New limits for transfers have been set at 1% per annum for each complete year remaining until the client's intended retirement date. This kicks in after five years, before which a 5% shortfall limit is allowed.

It is subject to a maximum shortfall of 20% for clients with 20 or more years remaining to normal retirement date (NRD).

Previously, shortfall limits at the Aegon-owned business were banded in five year periods.

The company says it undertook the review, which includes projections for switches into insured funds and collectives for SIPPs, following industry-wide FSA guidance and partner feedback.

The regulator issued guidance following a review of firms' pension switching advice in 2008.

Visiting 30 firms and assessing more than 500 files, the regulator said it found unsuitable advice in 16% of cases. In total, a quarter of the firms in its sample provided unsuitable advice in 33% or more of cases.

Last year, RSM Tenon was fined £700,000 and ordered to conduct a past business review partly due to its pension transfer recommendations.

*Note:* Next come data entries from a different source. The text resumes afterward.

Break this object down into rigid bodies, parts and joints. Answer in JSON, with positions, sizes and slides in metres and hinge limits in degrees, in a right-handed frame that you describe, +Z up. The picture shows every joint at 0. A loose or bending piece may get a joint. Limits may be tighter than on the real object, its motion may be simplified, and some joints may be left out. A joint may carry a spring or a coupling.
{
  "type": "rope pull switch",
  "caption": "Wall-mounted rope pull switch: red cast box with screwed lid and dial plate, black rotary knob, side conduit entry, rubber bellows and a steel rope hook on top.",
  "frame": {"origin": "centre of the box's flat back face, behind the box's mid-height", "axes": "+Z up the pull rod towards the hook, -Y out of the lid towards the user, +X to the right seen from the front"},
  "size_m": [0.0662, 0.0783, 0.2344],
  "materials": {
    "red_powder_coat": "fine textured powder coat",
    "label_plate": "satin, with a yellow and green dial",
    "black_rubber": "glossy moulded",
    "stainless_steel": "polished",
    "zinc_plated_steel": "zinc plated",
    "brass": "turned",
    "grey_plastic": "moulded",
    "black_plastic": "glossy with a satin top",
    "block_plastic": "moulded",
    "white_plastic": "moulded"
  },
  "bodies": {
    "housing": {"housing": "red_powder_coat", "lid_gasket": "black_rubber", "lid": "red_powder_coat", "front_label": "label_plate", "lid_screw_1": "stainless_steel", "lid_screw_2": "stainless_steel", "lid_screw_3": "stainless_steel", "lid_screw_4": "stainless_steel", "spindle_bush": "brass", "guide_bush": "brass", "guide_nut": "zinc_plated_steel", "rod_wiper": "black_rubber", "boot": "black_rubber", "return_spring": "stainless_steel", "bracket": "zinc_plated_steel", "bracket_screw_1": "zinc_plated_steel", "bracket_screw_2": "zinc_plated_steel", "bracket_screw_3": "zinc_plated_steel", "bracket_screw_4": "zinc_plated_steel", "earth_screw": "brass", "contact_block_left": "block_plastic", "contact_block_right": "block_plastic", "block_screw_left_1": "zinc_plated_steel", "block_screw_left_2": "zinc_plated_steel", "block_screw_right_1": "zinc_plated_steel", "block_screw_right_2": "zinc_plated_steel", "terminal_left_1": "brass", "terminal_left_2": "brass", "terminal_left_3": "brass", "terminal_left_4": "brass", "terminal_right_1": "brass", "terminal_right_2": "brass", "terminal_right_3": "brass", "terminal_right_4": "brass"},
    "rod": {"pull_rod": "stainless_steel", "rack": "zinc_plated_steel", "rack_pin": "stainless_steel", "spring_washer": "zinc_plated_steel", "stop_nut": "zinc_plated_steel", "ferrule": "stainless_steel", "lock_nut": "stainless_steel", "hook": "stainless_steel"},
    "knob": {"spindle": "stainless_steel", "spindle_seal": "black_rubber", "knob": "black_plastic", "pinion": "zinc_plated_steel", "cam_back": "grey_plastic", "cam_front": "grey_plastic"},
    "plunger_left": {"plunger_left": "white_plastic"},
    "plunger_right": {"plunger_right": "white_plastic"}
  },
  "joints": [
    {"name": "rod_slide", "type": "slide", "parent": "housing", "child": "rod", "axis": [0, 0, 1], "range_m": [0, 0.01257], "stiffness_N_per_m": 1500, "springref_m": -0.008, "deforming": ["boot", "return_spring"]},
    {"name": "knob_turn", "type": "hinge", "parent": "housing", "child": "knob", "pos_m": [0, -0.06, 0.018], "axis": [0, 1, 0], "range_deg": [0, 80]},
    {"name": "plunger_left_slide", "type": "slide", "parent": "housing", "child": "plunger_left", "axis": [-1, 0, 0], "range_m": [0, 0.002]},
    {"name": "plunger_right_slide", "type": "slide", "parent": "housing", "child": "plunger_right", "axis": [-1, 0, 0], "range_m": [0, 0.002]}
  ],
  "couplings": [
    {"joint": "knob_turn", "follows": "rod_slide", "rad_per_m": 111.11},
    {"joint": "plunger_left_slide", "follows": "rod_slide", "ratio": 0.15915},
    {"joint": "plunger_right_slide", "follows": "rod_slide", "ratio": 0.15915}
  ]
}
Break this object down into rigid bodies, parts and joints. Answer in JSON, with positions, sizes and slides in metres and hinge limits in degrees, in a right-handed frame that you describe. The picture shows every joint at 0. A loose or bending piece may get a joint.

Ten other firms are also being required to conduct past business reviews, while a further 11 firms have been told they must review those files assessed as unsuitable or unclear and pay redress as appropriate.

Positive Solutions says partners must always be able to argue a "strong rationale" for any pension switch, particularly when a shortfall is projected.

But it says there will always be cases when a client is best-served by switching pensions even if a shortfall is forecast.

For example, it says there is potential for improved performance in moving from old contracts that can't meet a client's needs due to restricted fund choice or closed funds, to modern contracts with more investment options.

"Positive Solutions believes this [change] will not result in any relaxation in controls but will make the procedures more appropriate for clients and easier for Partners to understand and operate," a spokesperson said.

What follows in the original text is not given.